Ana Botella, que no es niña pero sí mediocre, trata de hacer bueno su paso por la alcaldía de Madrid (heredada de otro mediocre) con el “descubrimiento” de los apollillados huesos de don Miguel de Cervantes. Se ha gastado 107.000 € en la empresa de exhumar una tumba del convento de las Trinitarias; un enterramiento múltiple o más bien una especie de osario adonde fueron a parar los huesos de varias personas (entre ellos, se dice, el de su esposa) enterradas en la iglesia que se alzaba en el mismo lugar a comiezos del siglo XVII. Entre los podridos tablones del ataúd han descubierto una placa en la que figuran las inciales “M.G.”, cosa que a todas luces apunta a que su dueño fue el famoso “manco de Lepanto”, excluyendo a todos los “manolosgarcía” y “marianosgonzález” de la época. Total, entre una “G” y una “C” sólo hay un minúsculo rabillo... Un quítame allá esas pajas.

La “alcalda” (insisto: femenino de quien perpetra alcaldadas) se ha regocijado del hallazgo y asegura, a falta de Juegos Olímpicos, que será bueno para la ciudad del Oso y el Madroño y, ¡toma ya!, para la cultura. Es como si esperara el milagro de que esos huesos (los de la mano, y no la de Nixon) tomaran la pluma y comenzaran la redacción de la tercera parte del Quijote.

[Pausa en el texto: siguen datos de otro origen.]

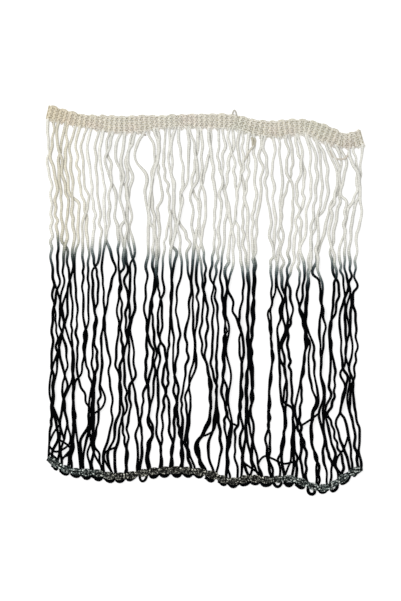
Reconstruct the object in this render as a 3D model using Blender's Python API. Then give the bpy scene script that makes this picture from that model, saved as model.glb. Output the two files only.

En realidad nadie –ni los expertos forenses contratados- sabe si esos restos esqueletizados pertenecen al escritor o son los de algún otro paisano, puesto que no se conocen descendientes vivos del personaje y, por lo tanto, es imposible cotejar el ADN. Pero... ¡qué más da”.

Las bibliotecas públicas languidecen sin apenas presupuesto para renovar sus fondos, pero en España todavía se rinde culto al brazo incorrupto de Santa Teresa (santa y también gran escritora).

Y, ya se sabe, de los huesos siempre puede extraerse un sabroso caldo.